Data shown:
————————

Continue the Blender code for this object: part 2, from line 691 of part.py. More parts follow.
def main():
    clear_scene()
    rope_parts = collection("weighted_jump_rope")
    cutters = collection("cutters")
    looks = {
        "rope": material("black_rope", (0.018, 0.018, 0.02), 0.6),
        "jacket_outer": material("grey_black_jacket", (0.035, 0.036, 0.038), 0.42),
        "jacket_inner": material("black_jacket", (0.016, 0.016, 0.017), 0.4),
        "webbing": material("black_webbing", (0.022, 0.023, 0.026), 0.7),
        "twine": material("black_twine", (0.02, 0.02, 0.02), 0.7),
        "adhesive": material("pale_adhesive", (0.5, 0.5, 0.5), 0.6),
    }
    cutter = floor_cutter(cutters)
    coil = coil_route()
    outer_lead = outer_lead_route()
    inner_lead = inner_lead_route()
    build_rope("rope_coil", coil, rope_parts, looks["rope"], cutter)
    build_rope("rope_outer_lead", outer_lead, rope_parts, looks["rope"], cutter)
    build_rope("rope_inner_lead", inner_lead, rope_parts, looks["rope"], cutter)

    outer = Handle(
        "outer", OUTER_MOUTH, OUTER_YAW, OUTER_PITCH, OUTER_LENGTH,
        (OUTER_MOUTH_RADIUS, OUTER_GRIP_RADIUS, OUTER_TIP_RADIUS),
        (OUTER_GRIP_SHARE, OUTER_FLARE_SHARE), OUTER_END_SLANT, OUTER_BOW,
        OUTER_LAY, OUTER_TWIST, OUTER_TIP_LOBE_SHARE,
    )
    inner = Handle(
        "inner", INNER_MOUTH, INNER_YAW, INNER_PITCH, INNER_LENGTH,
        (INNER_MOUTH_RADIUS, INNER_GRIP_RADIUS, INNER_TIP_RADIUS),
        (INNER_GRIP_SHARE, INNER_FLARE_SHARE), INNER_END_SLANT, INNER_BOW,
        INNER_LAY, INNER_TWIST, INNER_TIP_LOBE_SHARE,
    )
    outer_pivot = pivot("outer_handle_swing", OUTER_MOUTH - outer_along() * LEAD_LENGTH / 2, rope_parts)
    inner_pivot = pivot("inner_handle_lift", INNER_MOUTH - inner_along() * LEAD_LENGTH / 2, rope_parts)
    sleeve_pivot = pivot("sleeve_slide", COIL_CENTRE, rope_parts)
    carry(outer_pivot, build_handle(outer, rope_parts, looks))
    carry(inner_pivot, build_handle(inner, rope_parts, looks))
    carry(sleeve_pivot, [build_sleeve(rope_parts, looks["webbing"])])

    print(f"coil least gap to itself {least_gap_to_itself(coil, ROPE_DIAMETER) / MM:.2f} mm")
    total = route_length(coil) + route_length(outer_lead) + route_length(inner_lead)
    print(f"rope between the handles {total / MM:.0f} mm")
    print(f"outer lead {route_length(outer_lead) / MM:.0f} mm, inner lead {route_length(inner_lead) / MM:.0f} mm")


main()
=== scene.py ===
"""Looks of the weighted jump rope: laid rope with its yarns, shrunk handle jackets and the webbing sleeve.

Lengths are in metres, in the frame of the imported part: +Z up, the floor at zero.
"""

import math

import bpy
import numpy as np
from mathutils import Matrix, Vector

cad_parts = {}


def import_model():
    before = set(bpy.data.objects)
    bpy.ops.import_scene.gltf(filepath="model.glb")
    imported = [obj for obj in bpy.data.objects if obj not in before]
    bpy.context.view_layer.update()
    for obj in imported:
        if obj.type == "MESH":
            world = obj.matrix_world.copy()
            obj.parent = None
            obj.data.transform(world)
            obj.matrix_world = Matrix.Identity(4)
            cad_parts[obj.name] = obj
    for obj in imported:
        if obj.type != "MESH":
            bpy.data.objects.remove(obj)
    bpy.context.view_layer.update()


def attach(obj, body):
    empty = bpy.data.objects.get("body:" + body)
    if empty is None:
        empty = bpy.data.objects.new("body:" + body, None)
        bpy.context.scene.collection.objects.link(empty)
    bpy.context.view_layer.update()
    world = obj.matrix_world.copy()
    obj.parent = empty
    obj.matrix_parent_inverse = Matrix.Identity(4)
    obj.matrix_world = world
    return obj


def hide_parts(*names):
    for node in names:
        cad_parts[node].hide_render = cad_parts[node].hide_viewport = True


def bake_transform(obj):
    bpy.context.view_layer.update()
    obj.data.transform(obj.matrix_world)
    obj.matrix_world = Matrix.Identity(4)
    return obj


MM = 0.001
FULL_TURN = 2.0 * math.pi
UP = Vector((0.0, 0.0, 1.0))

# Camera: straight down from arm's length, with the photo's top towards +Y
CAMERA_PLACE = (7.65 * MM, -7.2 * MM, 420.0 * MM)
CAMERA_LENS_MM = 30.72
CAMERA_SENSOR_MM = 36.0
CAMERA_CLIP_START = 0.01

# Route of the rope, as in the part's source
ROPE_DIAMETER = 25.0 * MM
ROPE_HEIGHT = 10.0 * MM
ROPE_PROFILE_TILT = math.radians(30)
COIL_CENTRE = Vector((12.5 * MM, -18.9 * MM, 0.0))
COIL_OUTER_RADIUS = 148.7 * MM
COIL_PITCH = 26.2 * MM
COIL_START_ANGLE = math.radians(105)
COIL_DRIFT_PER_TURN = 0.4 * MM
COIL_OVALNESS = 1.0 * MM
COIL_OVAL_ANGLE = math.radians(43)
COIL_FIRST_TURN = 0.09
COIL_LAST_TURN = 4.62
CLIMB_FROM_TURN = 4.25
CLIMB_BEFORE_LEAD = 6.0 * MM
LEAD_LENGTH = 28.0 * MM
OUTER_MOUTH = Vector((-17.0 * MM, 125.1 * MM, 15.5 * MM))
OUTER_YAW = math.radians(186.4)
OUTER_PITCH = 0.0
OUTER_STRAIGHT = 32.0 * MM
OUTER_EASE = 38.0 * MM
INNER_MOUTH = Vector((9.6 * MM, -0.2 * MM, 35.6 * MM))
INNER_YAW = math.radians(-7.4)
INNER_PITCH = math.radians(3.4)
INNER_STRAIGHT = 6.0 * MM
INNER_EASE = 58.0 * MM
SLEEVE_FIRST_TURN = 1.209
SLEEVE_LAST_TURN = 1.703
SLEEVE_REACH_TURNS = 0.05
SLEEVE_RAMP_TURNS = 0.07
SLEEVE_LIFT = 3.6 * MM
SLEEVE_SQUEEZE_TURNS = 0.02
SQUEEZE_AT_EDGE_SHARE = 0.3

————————

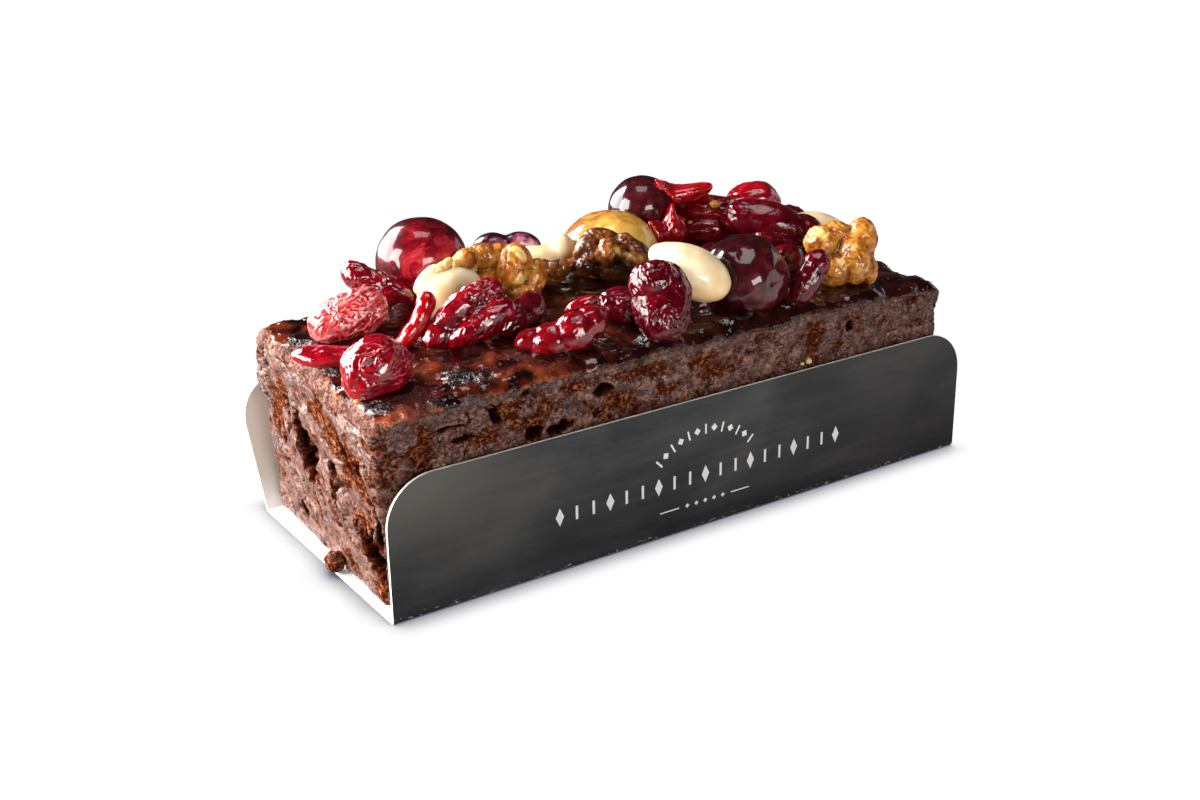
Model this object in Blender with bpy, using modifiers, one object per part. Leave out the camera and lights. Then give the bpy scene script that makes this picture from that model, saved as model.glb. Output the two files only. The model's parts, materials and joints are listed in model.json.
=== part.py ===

————————

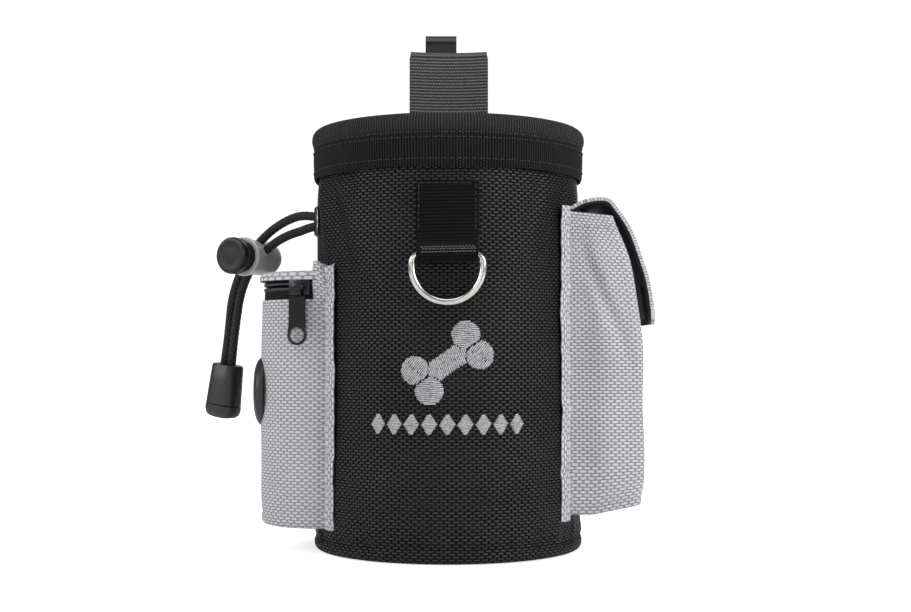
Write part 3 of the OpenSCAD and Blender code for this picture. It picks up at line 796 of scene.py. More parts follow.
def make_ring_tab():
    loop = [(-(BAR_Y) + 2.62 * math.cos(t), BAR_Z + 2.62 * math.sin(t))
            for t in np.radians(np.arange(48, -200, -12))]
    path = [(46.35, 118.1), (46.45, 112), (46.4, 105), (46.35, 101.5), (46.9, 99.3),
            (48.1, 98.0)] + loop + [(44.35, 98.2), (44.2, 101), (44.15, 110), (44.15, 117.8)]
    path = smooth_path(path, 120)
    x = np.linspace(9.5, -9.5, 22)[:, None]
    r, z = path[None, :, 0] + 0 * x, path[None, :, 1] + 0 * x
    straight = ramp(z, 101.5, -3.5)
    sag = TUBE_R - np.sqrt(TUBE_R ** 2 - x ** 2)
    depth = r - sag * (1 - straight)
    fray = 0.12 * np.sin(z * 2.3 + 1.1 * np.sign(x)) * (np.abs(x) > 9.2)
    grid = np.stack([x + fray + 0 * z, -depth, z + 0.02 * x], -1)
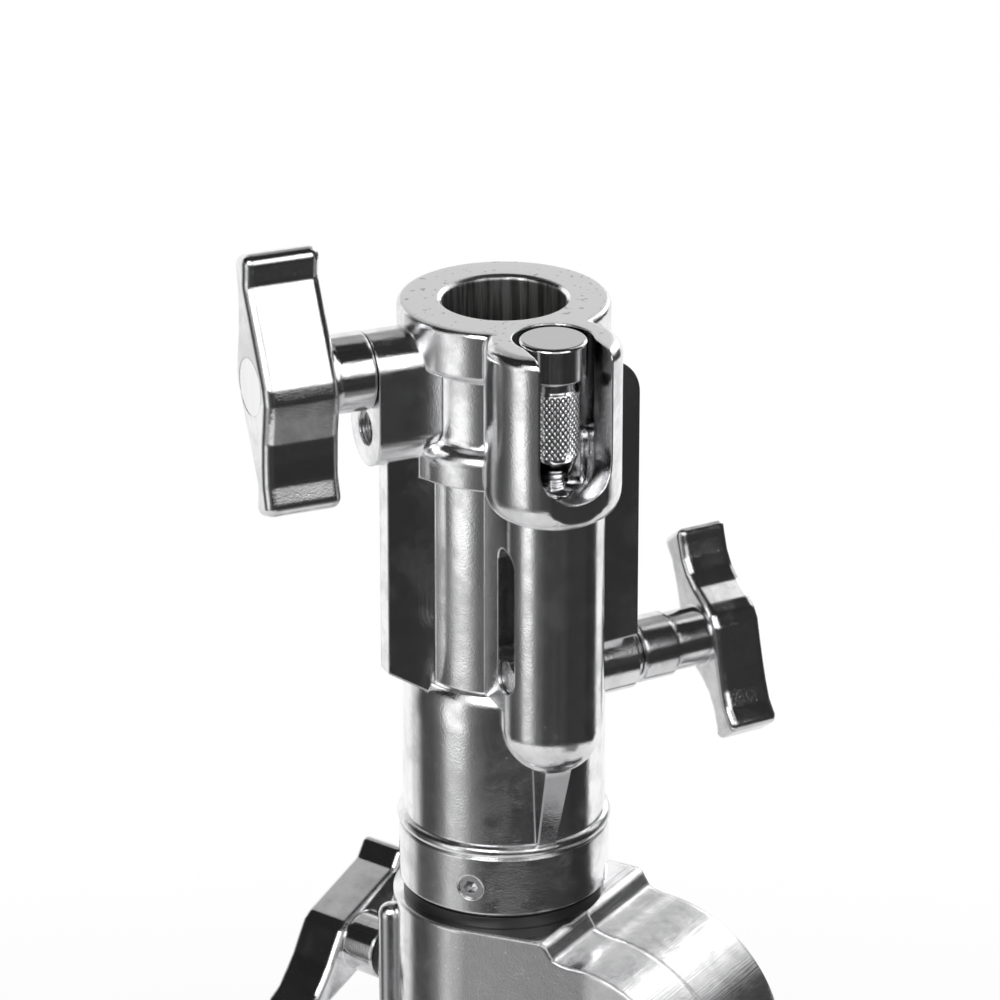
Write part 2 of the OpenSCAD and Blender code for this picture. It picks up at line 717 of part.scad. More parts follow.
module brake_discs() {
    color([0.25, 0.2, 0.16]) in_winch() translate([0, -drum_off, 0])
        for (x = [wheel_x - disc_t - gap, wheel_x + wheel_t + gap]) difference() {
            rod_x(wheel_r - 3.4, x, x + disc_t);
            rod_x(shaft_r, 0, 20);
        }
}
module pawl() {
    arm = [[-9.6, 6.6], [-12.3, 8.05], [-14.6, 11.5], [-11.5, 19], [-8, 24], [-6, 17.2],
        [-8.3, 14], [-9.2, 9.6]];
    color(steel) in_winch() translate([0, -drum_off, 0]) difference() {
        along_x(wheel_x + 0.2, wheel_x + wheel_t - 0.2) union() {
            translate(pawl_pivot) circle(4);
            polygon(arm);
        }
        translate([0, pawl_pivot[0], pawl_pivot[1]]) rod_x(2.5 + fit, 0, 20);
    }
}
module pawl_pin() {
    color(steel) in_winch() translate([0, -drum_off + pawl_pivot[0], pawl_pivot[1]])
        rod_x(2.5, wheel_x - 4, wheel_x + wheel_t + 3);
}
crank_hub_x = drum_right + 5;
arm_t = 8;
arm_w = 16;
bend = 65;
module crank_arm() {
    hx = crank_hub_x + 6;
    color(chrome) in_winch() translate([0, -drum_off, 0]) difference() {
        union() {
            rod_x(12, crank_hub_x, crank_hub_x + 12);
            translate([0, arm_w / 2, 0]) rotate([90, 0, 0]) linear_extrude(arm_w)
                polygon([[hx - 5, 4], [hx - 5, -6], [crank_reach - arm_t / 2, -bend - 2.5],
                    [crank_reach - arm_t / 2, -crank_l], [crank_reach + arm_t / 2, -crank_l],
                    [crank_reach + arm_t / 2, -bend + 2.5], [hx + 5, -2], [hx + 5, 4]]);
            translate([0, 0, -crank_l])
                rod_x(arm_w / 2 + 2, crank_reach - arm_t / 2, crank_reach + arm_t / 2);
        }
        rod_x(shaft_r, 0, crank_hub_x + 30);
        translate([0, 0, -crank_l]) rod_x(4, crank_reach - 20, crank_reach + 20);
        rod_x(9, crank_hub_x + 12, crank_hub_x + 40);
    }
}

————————

Short exercise:
Of the lines above, retype only those from the line containing "least gap to" through the line containing "obj.matrix_world = world", including both, exactly.

Output below:
    print(f"coil least gap to itself {least_gap_to_itself(coil, ROPE_DIAMETER) / MM:.2f} mm")
    total = route_length(coil) + route_length(outer_lead) + route_length(inner_lead)
    print(f"rope between the handles {total / MM:.0f} mm")
    print(f"outer lead {route_length(outer_lead) / MM:.0f} mm, inner lead {route_length(inner_lead) / MM:.0f} mm")


main()
=== scene.py ===
"""Looks of the weighted jump rope: laid rope with its yarns, shrunk handle jackets and the webbing sleeve.

Lengths are in metres, in the frame of the imported part: +Z up, the floor at zero.
"""

import math

import bpy
import numpy as np
from mathutils import Matrix, Vector

cad_parts = {}


def import_model():
    before = set(bpy.data.objects)
    bpy.ops.import_scene.gltf(filepath="model.glb")
    imported = [obj for obj in bpy.data.objects if obj not in before]
    bpy.context.view_layer.update()
    for obj in imported:
        if obj.type == "MESH":
            world = obj.matrix_world.copy()
            obj.parent = None
            obj.data.transform(world)
            obj.matrix_world = Matrix.Identity(4)
            cad_parts[obj.name] = obj
    for obj in imported:
        if obj.type != "MESH":
            bpy.data.objects.remove(obj)
    bpy.context.view_layer.update()


def attach(obj, body):
    empty = bpy.data.objects.get("body:" + body)
    if empty is None:
        empty = bpy.data.objects.new("body:" + body, None)
        bpy.context.scene.collection.objects.link(empty)
    bpy.context.view_layer.update()
    world = obj.matrix_world.copy()
    obj.parent = empty
    obj.matrix_parent_inverse = Matrix.Identity(4)
    obj.matrix_world = world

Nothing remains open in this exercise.